Speaking of fuel, on a recent trip to North Carolina to preach at a church and train its members who serve in children and youth work, I happened to find a gas station selling ethanol-free gasoline. It was only $3.25 a gallon. Compared to what I paid up here in the Cincinnati area, it was a steal. Does the Hot Rod Reverend steal? well, not in the technical sense but it sure felt great to purchase fuel for $1.25 less a gallon (or more) than normal! My dad actually lives close by and all he had extra were these two cans. I filled them up and went on my merry way...
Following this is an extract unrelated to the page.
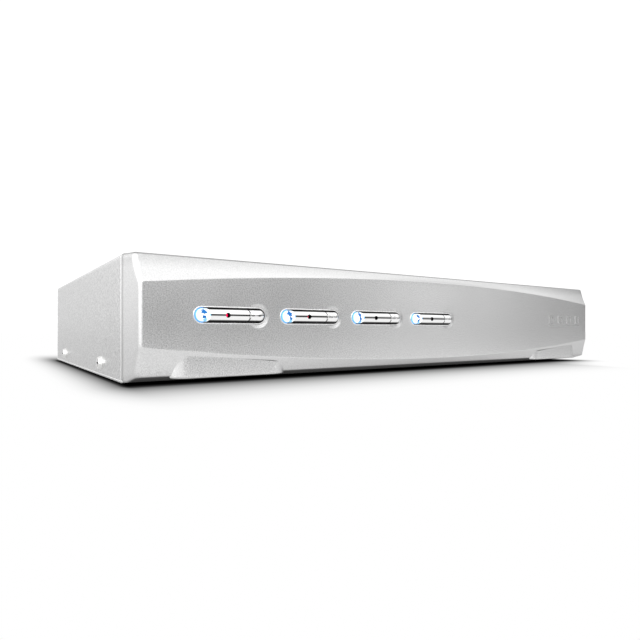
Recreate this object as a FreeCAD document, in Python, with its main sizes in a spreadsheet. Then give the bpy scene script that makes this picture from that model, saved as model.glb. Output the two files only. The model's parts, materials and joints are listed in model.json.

This summer has been very busy with preaching and teaching for various churches around the country. The list of states continues to climb. I will be in Alabama this weekend. All of this time helping others does not lend itself to enjoying the old Ford or tinkering on some odds and ends, but it sure is rewarding to watch people respond to the gospel of Jesus Christ. Since the day that I was spiritually born again, I have never once desired to go back to the old way of living. You can read more about what Christ did for me, and what the gospel is, by visiting this link:

Even though this summer has been a busy one, my middle daughter, Leah, and I were able to spend a morning together in the Fairlane to get some breakfast before she headed back to college... in California! Remember that Leah is the one who in April of 2018 demanded a roadworthy 55 for her senior graduation because she wanted to go to the event in style!